Americans everywhere owe a debt to the Seneca people; as one of the six nations comprising the Iroquois Confederacy, their democratic ideals served as an inspiration for the U.S. Constitution. If you're a woman, you may be surprised to learn that the Seneca's matriarchal Society helped inspired the 1848 declaration of sentiments that eventually lead to a woman's right to vote.The Seneca also developed one of the world's most basic and healthy cuisines using natural foods that are still popular today, as are many of the natural medicines they used to treat illnesses. From politics and the environmental movement to food and medicine, the roots of contemporary society can be traced back to this historic site right in Rochester's back yard.
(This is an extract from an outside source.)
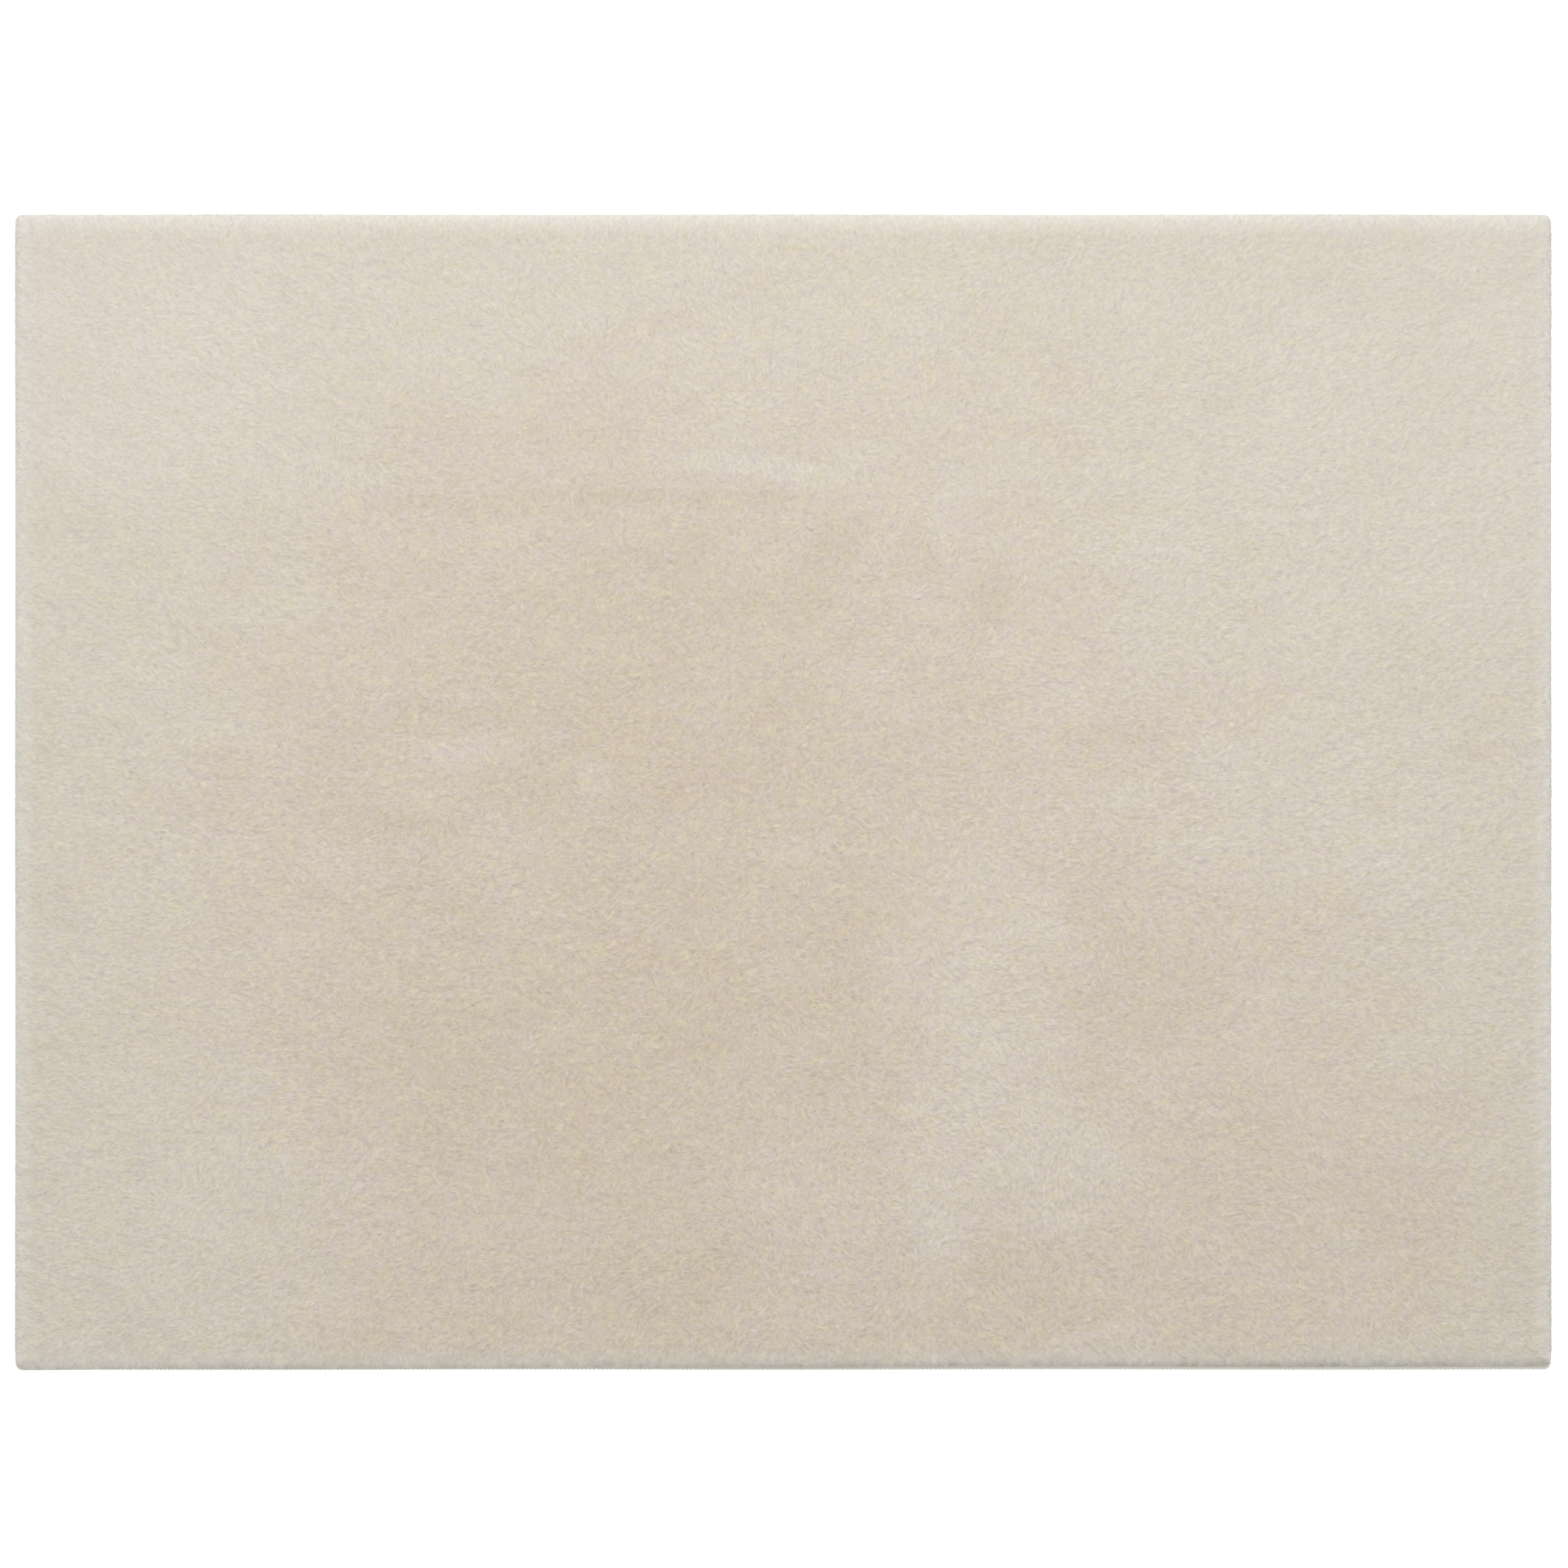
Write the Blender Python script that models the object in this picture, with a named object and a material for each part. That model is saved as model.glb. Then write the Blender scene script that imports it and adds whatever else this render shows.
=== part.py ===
"""Shag rug: a deep-pile cloth with locks at its rim, and the overlocked binding round its edge.

Metres, +Z up. The rug lies flat with its underside in the plane Z = 0. Its length runs along X,
and the edge at -Y is the front one, where the binding shows below the pile.
"""

import math
from collections import namedtuple

import bmesh
import bpy
import numpy as np
from mathutils import Vector, noise

# The whole rug, over its binding
LENGTH = 1.600
WIDTH = 1.204
CORNER_RADIUS = 0.007
JOIN_GAP = 0.0003

# The binding: thread sewn over the cut edge in a flat-bottomed roll. Its section's corners are
# shares of its width, from the outside in, and of its height
BINDING_WIDTH = 0.0042
BINDING_HEIGHT = 0.0040
BINDING_STEPS = {"long": 30, "short": 22}
BINDING_ARC_STEPS = 4
Corner = namedtuple("Corner", "across up")
BINDING_SECTION = (
    Corner(0.10, 0.00),
    Corner(0.00, 0.22),
    Corner(0.00, 0.70),
    Corner(0.22, 1.00),
    Corner(0.72, 1.00),
    Corner(1.00, 0.72),
    Corner(1.00, 0.00),
)

# The pile cloth: ground cloth and pile as one slab, seen as rings from its crown to its foot
PILE_TOP = 0.0200
CROWN_INSET = 0.030
SHOULDER_INSET = 0.0165
SHOULDER_HEIGHT = 0.0172
PILE_CORNER_RADIUS = 0.016
CROWN_CELLS = {"long": 63, "short": 48}
RIM_LOCKS = {"long": 84, "short": 64}

# A lock: a four-sided tuft whose root is one face of the wall between two rings. Its length,
# droop and sway vary along the rim in waves of the width LOCK_VARIETY
LOCK_INSET = 0.0130
LOCK_TOP = 0.0142
LOCK_BOTTOM = 0.0078
LOCK_REACH = 0.0125
LOCK_SHORTEST = 0.60
LOCK_DROOP = 0.0032
LOCK_SWAY = 0.0050
LOCK_TIP_SHARE = 0.26
LOCK_CLEARANCE = 0.0006
LOCK_VARIETY = 0.016

# Small unevenness: how far it shifts or lifts a point, and how wide its waves are
EDGE_WAVER = 0.0005
EDGE_WAVE_LENGTH = 0.55
RIM_SHIFT = 0.0008
RIM_SHIFT_WIDTH = 0.019
CROWN_SHIFT = 0.005
CROWN_SHIFT_WIDTH = 0.027
LUMP_WIDTH = 0.095
LUMP_RISE = 0.0028
TUFT_WIDTH = 0.048
TUFT_RISE = 0.0022

# Each kind of unevenness reads its own layer of the noise
LUMP_LAYER = 0.3
TUFT_LAYER = 7.7
SHIFT_LAYER = 1.9
LOCK_LAYER = 4.1

SMOOTH_BELOW = math.radians(50)

# How far the pile draws back from the front edge, by place along it
Recess = namedtuple("Recess", "x depth")
FRONT_RECESS = (
    Recess(-0.80, 0.0000),
    Recess(-0.66, 0.0015),
    Recess(-0.20, 0.0035),
    Recess(0.20, 0.0055),
    Recess(0.80, 0.0065),
)
RECESS_FADE = 0.030

# Where feet and hands have pressed or brushed the pile: half sizes, turn from X in degrees, rise
Patch = namedtuple("Patch", "x y along across turn rise")
PATCHES = (
    Patch(-0.200, 0.308, 0.260, 0.022, 2, -0.0020),
    Patch(-0.160, 0.245, 0.300, 0.055, 0, -0.0008),
    Patch(0.170, 0.265, 0.070, 0.040, 80, -0.0012),
    Patch(0.200, 0.190, 0.100, 0.050, 60, 0.0012),
    Patch(-0.325, 0.038, 0.060, 0.035, 0, 0.0013),
    Patch(-0.199, 0.013, 0.035, 0.025, 40, 0.0012),
    Patch(0.157, -0.287, 0.210, 0.080, 48, 0.0015),
    Patch(0.190, -0.120, 0.420, 0.020, 87, -0.0010),
    Patch(0.410, -0.511, 0.240, 0.060, 0, -0.0013),
    Patch(-0.266, -0.190, 0.220, 0.160, 20, -0.0010),
    Patch(0.343, 0.313, 0.040, 0.030, 45, 0.0015),
)


def clear_scene():
    """Remove whatever objects the file opened with."""
    for old in list(bpy.data.objects):
        bpy.data.objects.remove(old, do_unlink=True)


def make_material(name, colour, roughness, sheen):
    """A plain cloth finish: one colour, rough, with the pale sheen of fine fibres."""
    material = bpy.data.materials.new(name)
    material.use_nodes = True
    shader = material.node_tree.nodes["Principled BSDF"]
    shader.inputs["Base Color"].default_value = (*colour, 1.0)
    shader.inputs["Roughness"].default_value = roughness
    shader.inputs["Metallic"].default_value = 0.0
    shader.inputs["Sheen Weight"].default_value = sheen
    return material


def edge_waver(along):
    """How far the sewn edge wanders inwards at a place along a side, never outwards."""
    return EDGE_WAVER * 0.5 * (1.0 - np.cos(2.0 * math.pi * along / EDGE_WAVE_LENGTH))


def front_recess(points):
    """Draw rim points near the front edge back towards +Y, further to the right than to the left."""
    depth = np.interp(points[:, 0], [r.x for r in FRONT_RECESS], [r.depth for r in FRONT_RECESS])
    nearness = np.clip((RECESS_FADE - points[:, 1] - WIDTH / 2) / RECESS_FADE, 0.0, 1.0)
    points[:, 1] += depth * nearness
    return points


def side_stations(stations, half_run, half_out, radius):
    """Points along one side of a rounded rectangle, from the middle of one corner to the next.

    A station from 0 to 1 lies on the first half corner, 1 to 2 on the straight and 2 to 3 on
    the second half corner. Returns distances along and out from the rug's centre.
    """
    eighth_turn = math.pi / 4
    first = (1.0 - np.clip(stations, 0.0, 1.0)) * -eighth_turn
    second = np.clip(stations - 2.0, 0.0, 1.0) * eighth_turn
    turn = first + second
    straight = np.clip(stations - 1.0, 0.0, 1.0)
    along = (half_run - radius) * (2.0 * straight - 1.0) + radius * np.sin(turn)
    out = half_out - radius * (1.0 - np.cos(turn)) - edge_waver(along)
    return along, out


def rim_points(inset, height, radius, stations):
    """One ring of points round the rug, anticlockwise from its front right corner."""
    half = {"long": LENGTH / 2 - inset, "short": WIDTH / 2 - inset}
    sides = (("short", 1, 0), ("long", 0, 1), ("short", -1, 0), ("long", 0, -1))
    rings = []
    for run, out_x, out_y in sides:
        across = "long" if run == "short" else "short"
        along, out = side_stations(stations[run], half[run], half[across], radius)
        x = out * out_x - along * out_y
        y = out * out_y + along * out_x
        rings.append(np.stack([x, y, np.full_like(x, height)], axis=1))
    return np.concatenate(rings)


def lock_stations(counts):
    """One lock in each half corner and the rest evenly along the straight, for each side."""
    return {run: np.append(0.0, np.linspace(1.0, 2.0, count - 1)) for run, count in counts.items()}


def binding_stations():
    """Close points round the corners and wide ones along the straights."""
    arc = np.linspace(0.0, 1.0, BINDING_ARC_STEPS + 1)[:-1]
    stations = {}
    for run, count in BINDING_STEPS.items():
        straight = np.linspace(1.0, 2.0, count + 1)
        stations[run] = np.concatenate([arc, straight, 2.0 + arc[1:]])
    return stations


def soft_noise(x, y, width, layer):
    """One smooth random number between -1 and 1, whose waves are about as long as width."""
    return noise.noise(Vector((x / width, y / width, layer)))


def soft_shift(x, y, width, layer):
    """Three smooth random numbers between -1 and 1, as a vector."""
    return noise.noise_vector(Vector((x / width, y / width, layer)))


def unsettle(points, height):
    """Shift a ring's points a little, so that the pile's side isn't ruled."""
    shifts = [soft_shift(x, y, RIM_SHIFT_WIDTH, height / RIM_SHIFT_WIDTH) for x, y, _ in points]
    return points + RIM_SHIFT * np.array(shifts)


def add_ring(bm, points):
    """A closed loop of edges through the points."""
    verts = [bm.verts.new(point) for point in points]
    edges = [bm.edges.new((a, b)) for a, b in zip(verts, verts[1:] + verts[:1])]
    return verts, edges


def bridge(bm, first, second):
    """Faces between two closed loops of edges."""
    return bmesh.ops.bridge_loops(bm, edges=first + second)["faces"]


def patch_rise(x, y):
    """Sum of the pressed and brushed patches, each a soft oval bump or hollow."""
    rise = 0.0
    for patch in PATCHES:
        turn = math.radians(patch.turn)
        dx = x - patch.x
        dy = y - patch.y
        u = (dx * math.cos(turn) + dy * math.sin(turn)) / patch.along
        v = (dy * math.cos(turn) - dx * math.sin(turn)) / patch.across
        rise += patch.rise * math.exp(-(u * u + v * v))
    return rise


def pile_height(x, y):
    """Height of the pile: its even top, lumps a hand wide, tufts a finger wide and the patches."""
    lumps = LUMP_RISE * soft_noise(x, y, LUMP_WIDTH, LUMP_LAYER)
    tufts = TUFT_RISE * soft_noise(x, y, TUFT_WIDTH, TUFT_LAYER)
    return PILE_TOP + lumps + tufts + patch_rise(x, y)


def add_crown(bm):
    """The top of the pile as a grid whose inner points are shifted and lifted unevenly."""
    grid = bmesh.ops.create_grid(
        bm, x_segments=CROWN_CELLS["long"], y_segments=CROWN_CELLS["short"], size=0.5
    )
    half_x = LENGTH / 2 - CROWN_INSET
    half_y = WIDTH / 2 - CROWN_INSET
    border = [edge for edge in bm.edges if edge.is_boundary]
    for vert in grid["verts"]:
        x = vert.co.x * 2.0 * half_x
        y = vert.co.y * 2.0 * half_y
        if not vert.is_boundary:
            shift = soft_shift(x, y, CROWN_SHIFT_WIDTH, SHIFT_LAYER)
            x += CROWN_SHIFT * shift.x
            y += CROWN_SHIFT * shift.y
        vert.co = (x, y, pile_height(x, y))
    return border


def add_wall(bm, crown_border):
    """Shoulder, lock band and foot: rings bridged in turn. Returns the lock band's faces."""
    stations = lock_stations(RIM_LOCKS)
    pile_rings = []
    for inset, height in (
        (SHOULDER_INSET, SHOULDER_HEIGHT),
        (LOCK_INSET, LOCK_TOP),
        (LOCK_INSET, LOCK_BOTTOM),
    ):
        points = front_recess(rim_points(inset, height, PILE_CORNER_RADIUS, stations))
        pile_rings.append(add_ring(bm, unsettle(points, height)))
    shoulder, top, bottom = pile_rings
    foot_inset = BINDING_WIDTH + JOIN_GAP
    foot = add_ring(bm, rim_points(foot_inset, 0.0, CORNER_RADIUS - foot_inset, stations))
    bridge(bm, crown_border, shoulder[1])
    bridge(bm, shoulder[1], top[1])
    lock_faces = bridge(bm, top[1], bottom[1])
    bridge(bm, bottom[1], foot[1])
    underside = bm.faces.new(foot[0])
    bmesh.ops.poke(bm, faces=[underside])
    return lock_faces


def grow_locks(bm, lock_faces):
    """Pull each face of the lock band out into a drooping tuft with a small blunt tip."""
    tips = bmesh.ops.extrude_discrete_faces(bm, faces=lock_faces)["faces"]
    lowest_tip = BINDING_HEIGHT + LOCK_CLEARANCE
    for tip in tips:
        root = tip.calc_center_median()
        out = tip.normal.copy()
        out.z = 0.0
        out.normalize()
        along = Vector((-out.y, out.x, 0.0))
        variety = soft_shift(root.x, root.y, LOCK_VARIETY, LOCK_LAYER)
        length_share = 1.0 - (1.0 - LOCK_SHORTEST) * abs(variety.x)
        middle = root + out * LOCK_REACH * length_share + along * LOCK_SWAY * variety.y
        middle.z -= LOCK_DROOP * (1.0 + variety.z)
        for vert in tip.verts:
            vert.co = middle + (vert.co - root) * LOCK_TIP_SHARE
            vert.co.z = max(vert.co.z, lowest_tip)


def finish(bm, name, collection, material):
    """Close up the mesh, turn its faces outwards and hang it on a named object."""
    bmesh.ops.triangulate(bm, faces=[face for face in bm.faces if len(face.verts) > 3])
    bmesh.ops.recalc_face_normals(bm, faces=bm.faces)
    mesh = bpy.data.meshes.new(name)
    bm.to_mesh(mesh)
    bm.free()
    mesh.shade_smooth()
    mesh.set_sharp_from_angle(angle=SMOOTH_BELOW)
    mesh.materials.append(material)
    part = bpy.data.objects.new(name, mesh)
    collection.objects.link(part)
    return part


def make_pile_cloth(collection):
    """The rug's one cloth: a flat underside, a lumpy pile on top and locks all round its rim."""
    bm = bmesh.new()
    crown_border = add_crown(bm)
    lock_faces = add_wall(bm, crown_border)
    bmesh.ops.recalc_face_normals(bm, faces=bm.faces)
    grow_locks(bm, lock_faces)
    cream_fur = make_material("cream_fur", (0.67, 0.60, 0.50), 0.95, 0.3)
    return finish(bm, "pile_cloth", collection, cream_fur)


def make_edge_binding(collection):
    """The sewn edge: one roll of thread, flat below and rounded above, all round the rug."""
    stations = binding_stations()
    bm = bmesh.new()
    loops = []
    for corner in BINDING_SECTION:
        inset = corner.across * BINDING_WIDTH
        points = rim_points(inset, corner.up * BINDING_HEIGHT, CORNER_RADIUS - inset, stations)
        loops.append(add_ring(bm, points)[1])
    for first, second in zip(loops, loops[1:] + loops[:1]):
        bridge(bm, first, second)
    pale_thread = make_material("pale_thread", (0.72, 0.69, 0.63), 0.8, 0.1)
    return finish(bm, "edge_binding", collection, pale_thread)


clear_scene()
rug = bpy.data.collections.new("shag_rug")
bpy.context.scene.collection.children.link(rug)
make_pile_cloth(rug)
make_edge_binding(rug)
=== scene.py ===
"""The shag rug as it looks: knitted ground, deep cream pile brushed by hand, overlocked edge.

Metres, +Z up. The rug lies flat on Z = 0, its length along X, its front edge at -Y.
"""

import math

import bpy
import numpy as np
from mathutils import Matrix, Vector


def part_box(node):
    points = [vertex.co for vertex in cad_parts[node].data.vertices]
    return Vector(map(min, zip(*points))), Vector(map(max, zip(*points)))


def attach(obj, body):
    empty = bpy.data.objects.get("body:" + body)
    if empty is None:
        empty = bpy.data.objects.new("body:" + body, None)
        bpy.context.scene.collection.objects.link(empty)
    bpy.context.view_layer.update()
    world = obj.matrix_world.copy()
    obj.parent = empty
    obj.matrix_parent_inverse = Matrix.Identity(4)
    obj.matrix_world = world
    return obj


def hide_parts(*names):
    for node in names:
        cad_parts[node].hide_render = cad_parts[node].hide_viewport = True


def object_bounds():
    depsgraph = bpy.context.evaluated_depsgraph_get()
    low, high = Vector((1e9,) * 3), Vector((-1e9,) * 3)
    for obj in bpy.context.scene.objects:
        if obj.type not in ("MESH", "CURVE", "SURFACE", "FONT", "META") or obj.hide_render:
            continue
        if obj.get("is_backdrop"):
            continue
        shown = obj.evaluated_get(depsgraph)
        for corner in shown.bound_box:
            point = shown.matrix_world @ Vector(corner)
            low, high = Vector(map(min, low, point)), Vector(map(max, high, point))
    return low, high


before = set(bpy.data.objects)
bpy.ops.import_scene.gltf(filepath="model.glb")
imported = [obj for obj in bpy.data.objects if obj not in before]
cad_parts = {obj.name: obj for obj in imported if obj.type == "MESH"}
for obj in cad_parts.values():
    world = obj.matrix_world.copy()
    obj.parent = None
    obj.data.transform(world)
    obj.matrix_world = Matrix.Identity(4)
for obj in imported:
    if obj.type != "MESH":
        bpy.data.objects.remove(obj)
cad_low, cad_high = (np.array(corner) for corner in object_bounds())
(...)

Visit this site where thousands of Seneca lived 300 years ago, tour a full-size replica of a 17th-century Seneca Bark Longhouse, walk miles of self-guided trails, climb the mesa where a huge palisaded granary stored hundreds of thousands of bushels of corn, and learn about the destruction of Ganondagan, Town of Peace, in 1687.
In October 2015, the new Seneca Art and Culture Center opened at Ganondagan fulfilling a 30-year vision of a permanent, year-round interpretive facility to tell the more than 2,000-year-old story of Seneca and Haudenosaunee contributions to art, culture and society.